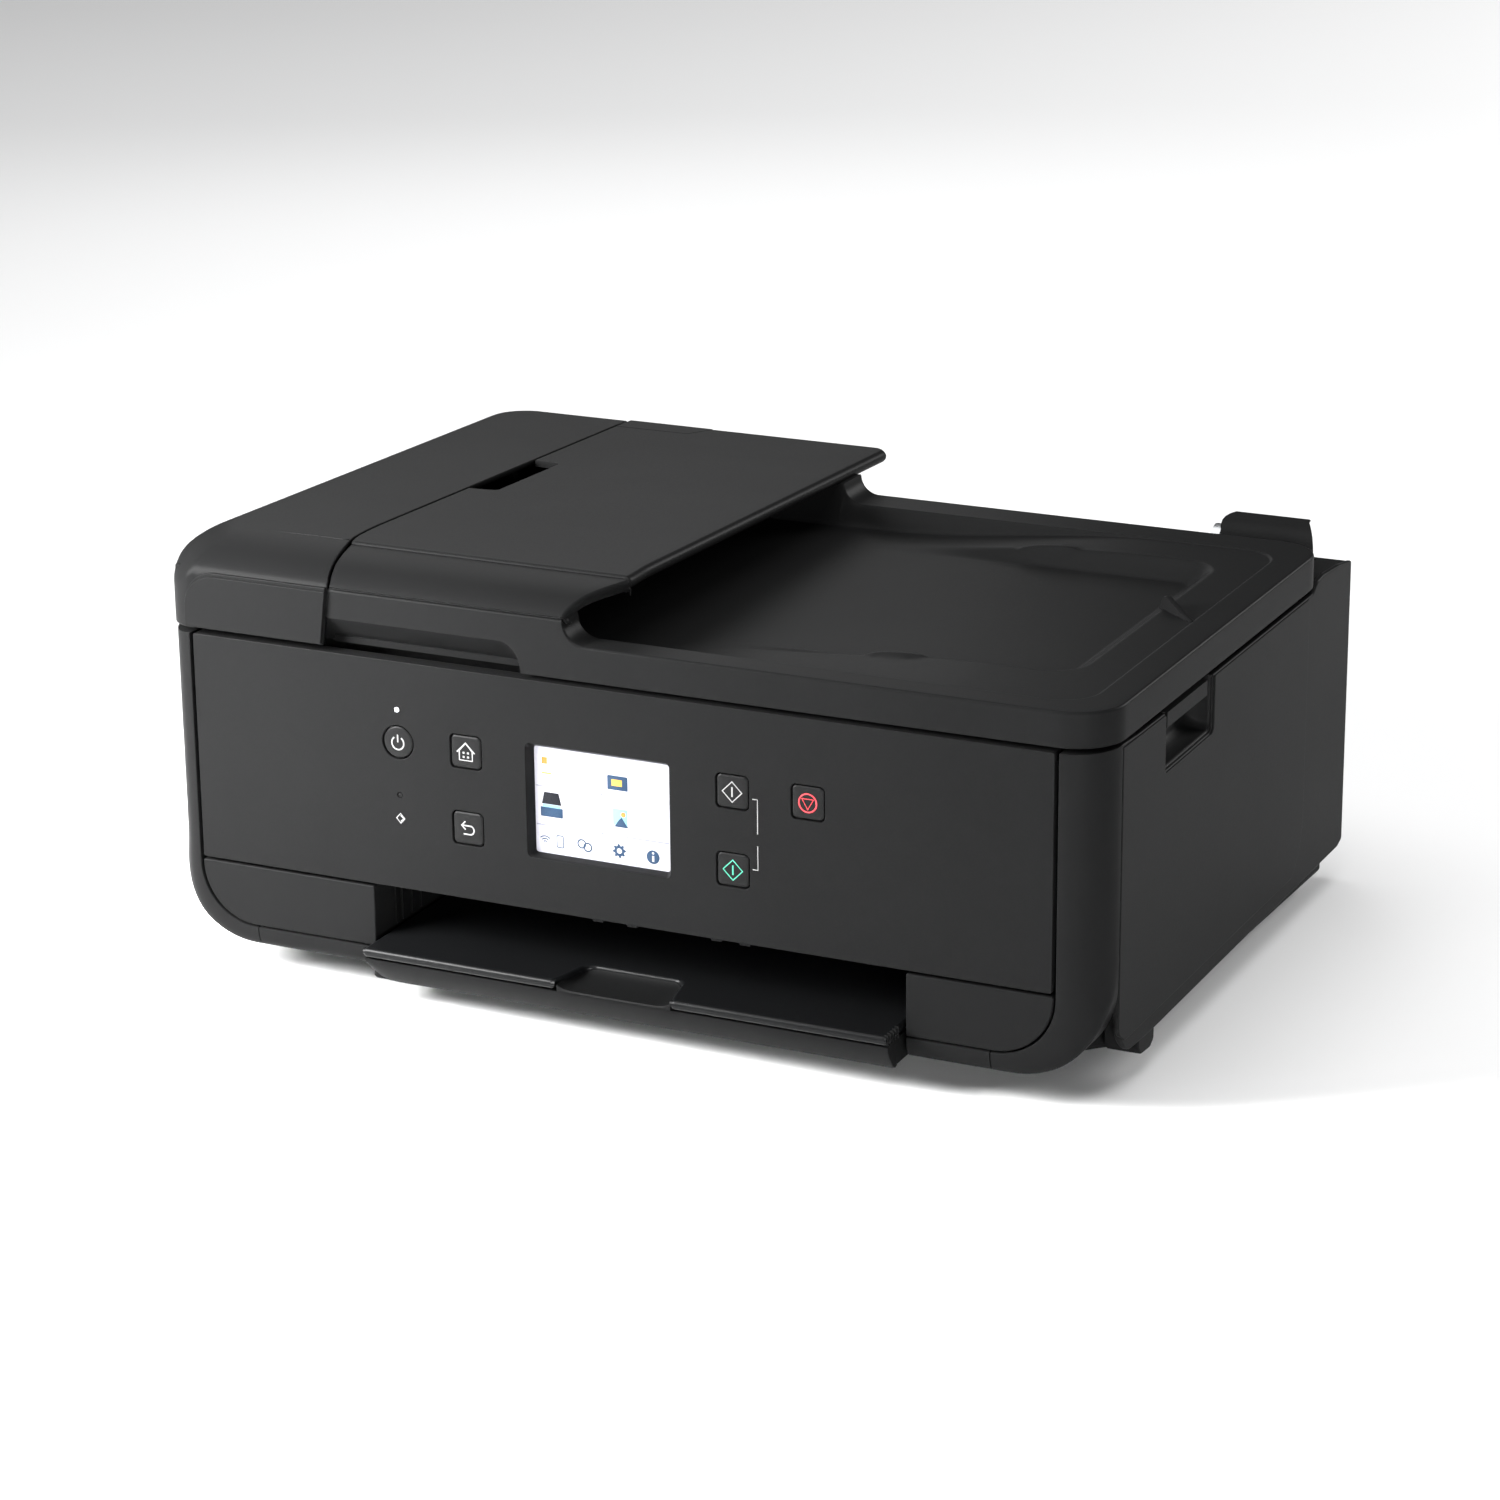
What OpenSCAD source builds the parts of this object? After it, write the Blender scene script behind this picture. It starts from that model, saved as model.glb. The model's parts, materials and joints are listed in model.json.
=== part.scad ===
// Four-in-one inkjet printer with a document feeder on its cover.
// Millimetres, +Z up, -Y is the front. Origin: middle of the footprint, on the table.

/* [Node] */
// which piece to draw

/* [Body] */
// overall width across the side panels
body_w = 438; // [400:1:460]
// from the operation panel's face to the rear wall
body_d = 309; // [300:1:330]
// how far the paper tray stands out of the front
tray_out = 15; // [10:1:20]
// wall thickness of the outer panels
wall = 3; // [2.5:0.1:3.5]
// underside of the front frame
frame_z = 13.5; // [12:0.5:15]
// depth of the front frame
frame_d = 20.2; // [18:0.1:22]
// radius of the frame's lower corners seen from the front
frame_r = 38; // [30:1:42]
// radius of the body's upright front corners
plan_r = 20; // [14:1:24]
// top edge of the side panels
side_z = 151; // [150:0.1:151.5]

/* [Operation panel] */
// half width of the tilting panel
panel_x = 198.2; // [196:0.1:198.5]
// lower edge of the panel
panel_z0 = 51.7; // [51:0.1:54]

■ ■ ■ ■

### The task
Write out the whole listing again. Match it word for word.

### Task result
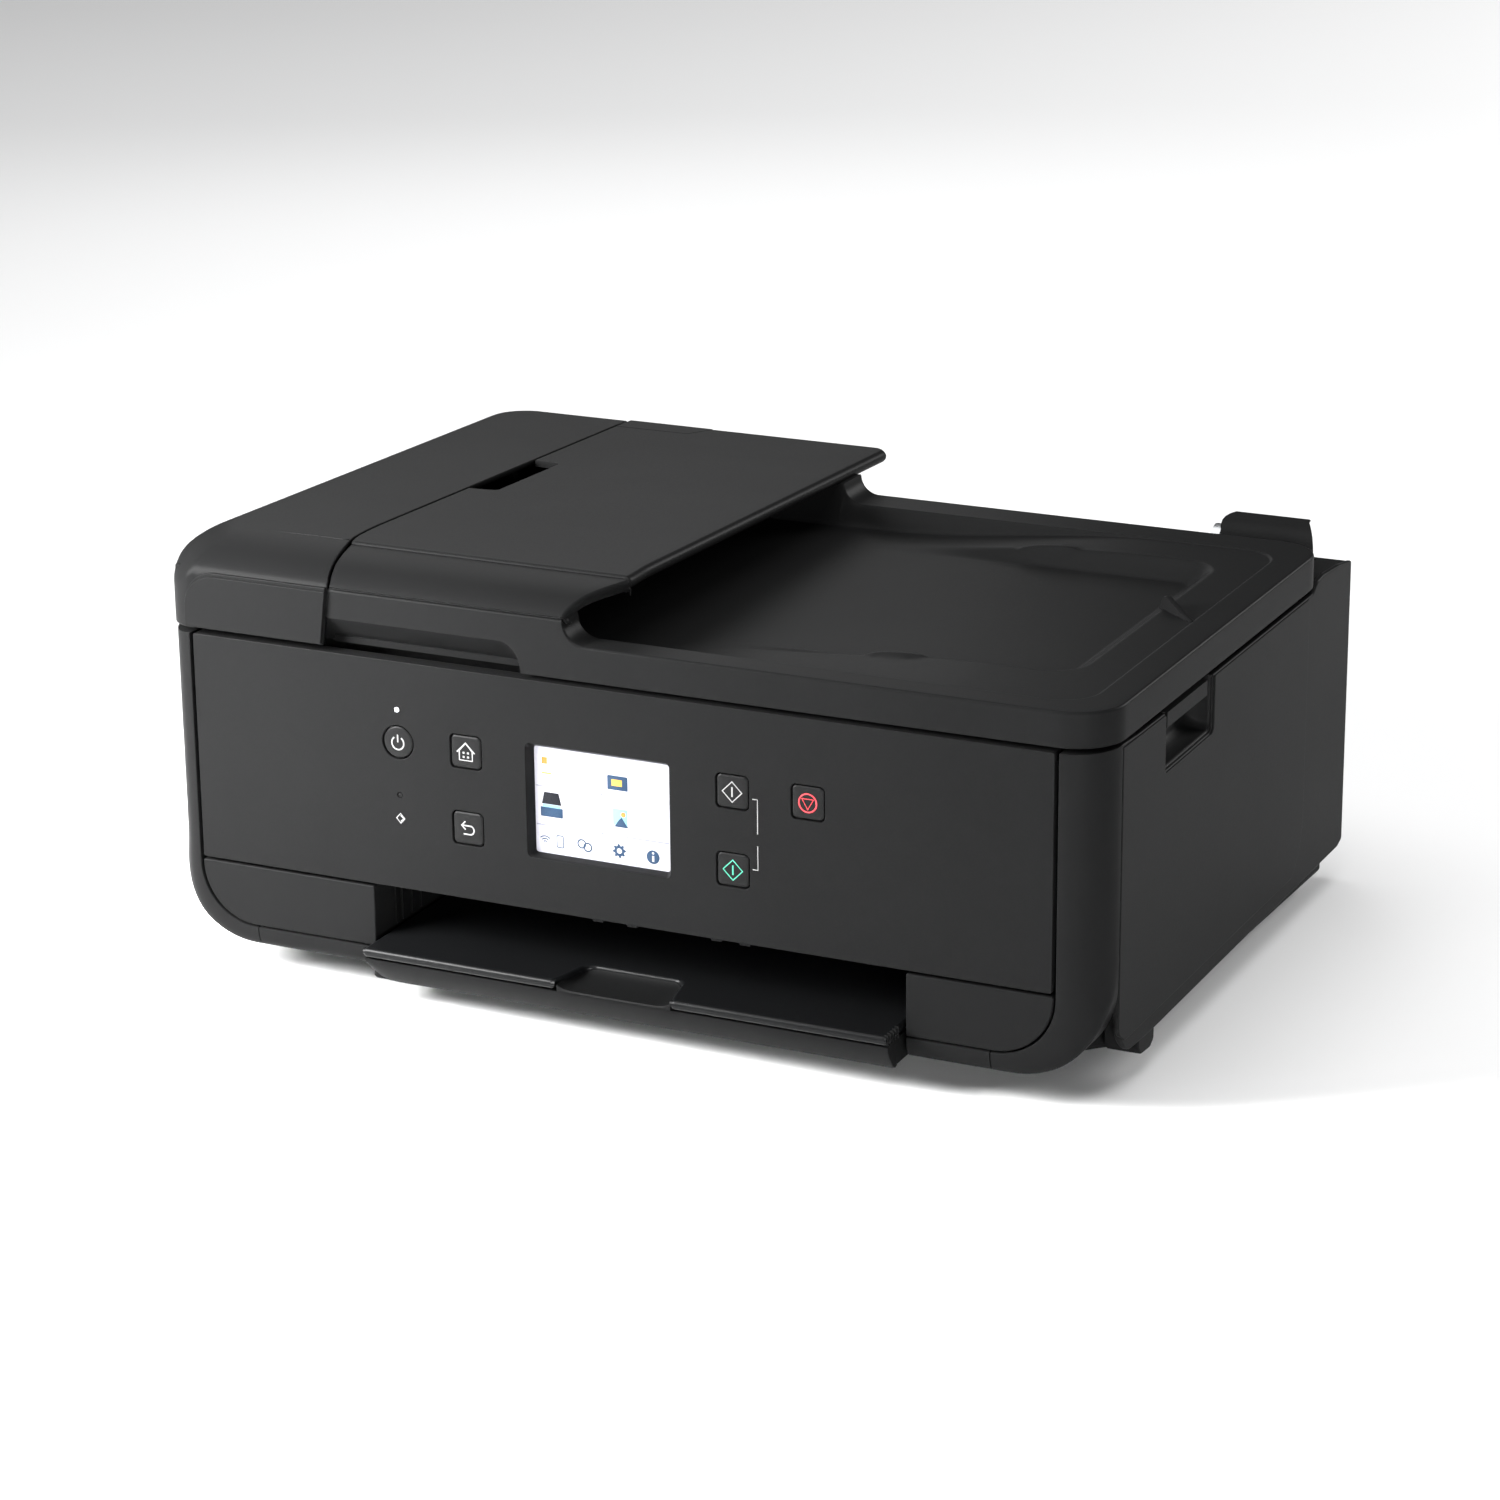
What OpenSCAD source builds the parts of this object? After it, write the Blender scene script behind this picture. It starts from that model, saved as model.glb. The model's parts, materials and joints are listed in model.json.
=== part.scad ===
// Four-in-one inkjet printer with a document feeder on its cover.
// Millimetres, +Z up, -Y is the front. Origin: middle of the footprint, on the table.

/* [Node] */
// which piece to draw

/* [Body] */
// overall width across the side panels
body_w = 438; // [400:1:460]
// from the operation panel's face to the rear wall
body_d = 309; // [300:1:330]
// how far the paper tray stands out of the front
tray_out = 15; // [10:1:20]
// wall thickness of the outer panels
wall = 3; // [2.5:0.1:3.5]
// underside of the front frame
frame_z = 13.5; // [12:0.5:15]
// depth of the front frame
frame_d = 20.2; // [18:0.1:22]
// radius of the frame's lower corners seen from the front
frame_r = 38; // [30:1:42]
// radius of the body's upright front corners
plan_r = 20; // [14:1:24]
// top edge of the side panels
side_z = 151; // [150:0.1:151.5]

/* [Operation panel] */
// half width of the tilting panel
panel_x = 198.2; // [196:0.1:198.5]
// lower edge of the panel
panel_z0 = 51.7; // [51:0.1:54]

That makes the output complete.